Inzwischen wurde bekannt, dass ein Beamter des Bundeskriminalamtes selbst pornografisches Material bezogen hat, dass sein Verhalten offenbar eindeutig strafbar gewesen ist und von der Behörde vertuscht wurde. Dies könnte uns ein weiteres Mal in eine Falle der Aufmerksamkeitsökonomie locken und uns von Wichtigerem ablenken. Nämlich: Wir sollten uns stattdessen unserem zweiten Hauptsatz in der Theorie der Aufmerksamkeitsökonomie zuwenden: Nicht nur Sichtbarkeit bringt Rendite, sondern auch Unsichtbarkeit. Hat sich der Lichtkegel in eine bestimmte Richtung gedreht, können andere Tatsachen, die er nicht erfasst, unter die Wahrnehmungsschwelle gedrückt werden. Zum Beispiel:

Von 2000 bis 2006 hat der so genannte Nationalsozialistische Untergrund (NSU) zehn Menschen umgebracht. Polizei und Verfassungsschutz haben nichts unternommen, dies zu verhindern oder wenigstens im Nachhinein aufzuklären: sie lenkten die Aufmerksamkeit der veröffentlichten Meinung in eine Richtung weitab vom Täterkreis. Der Inlandsgeheimdienst setzte V-Leute ein und finanzierte indirekt die NPD. All dies ist bekannt. Aber es erregt – jenseits einer Antifa-Szene – niemanden. Die Aufmerksamkeit ist anderweitig verteilt.
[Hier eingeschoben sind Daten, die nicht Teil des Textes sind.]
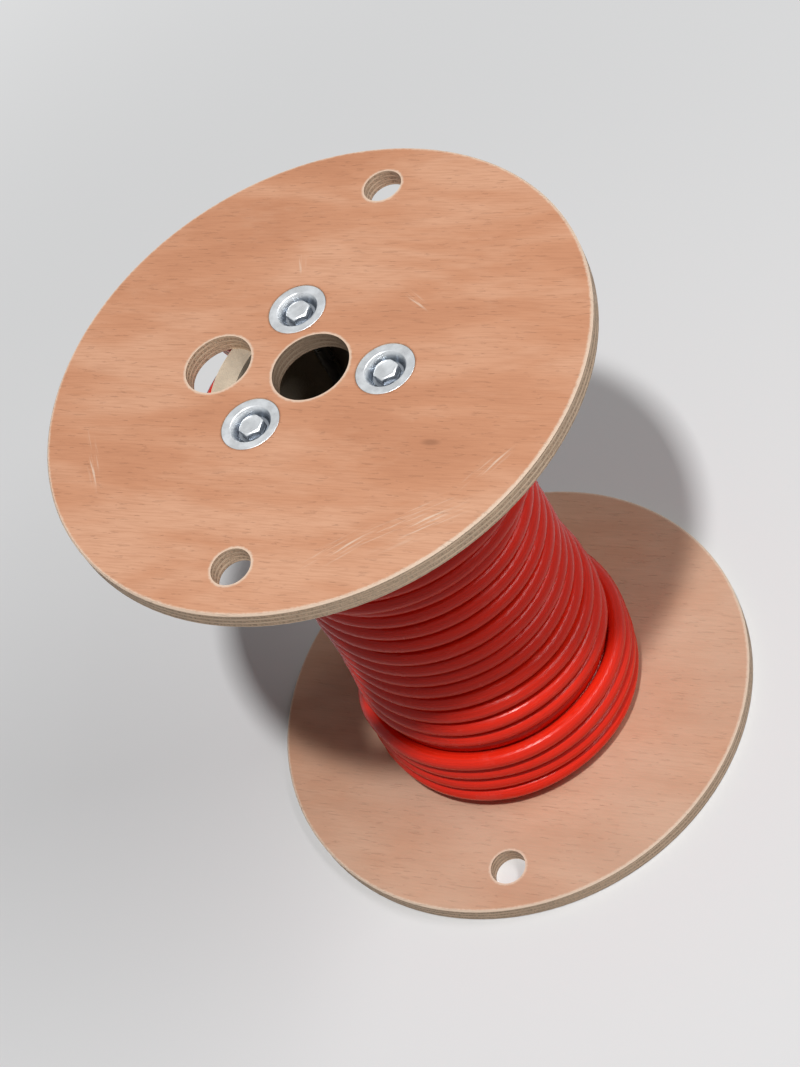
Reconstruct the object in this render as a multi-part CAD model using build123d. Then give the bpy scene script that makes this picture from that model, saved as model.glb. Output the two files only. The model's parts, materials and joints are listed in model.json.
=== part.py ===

Merke: Bei jeder Sensation sollte gefragt werden, welche wichtigere Nachricht durch sie unterdrückt wird und wer die Unaufmerksamkeits-Rendite einstreicht.

Georg Fülberth lebt in Marburg an der Lahn. Er war an der dortigen Universität Professor für Politikwissenschaften. Sein „Seziertisch“ erscheint in Lunapark21 seit der ersten Ausgabe Anfang 2008.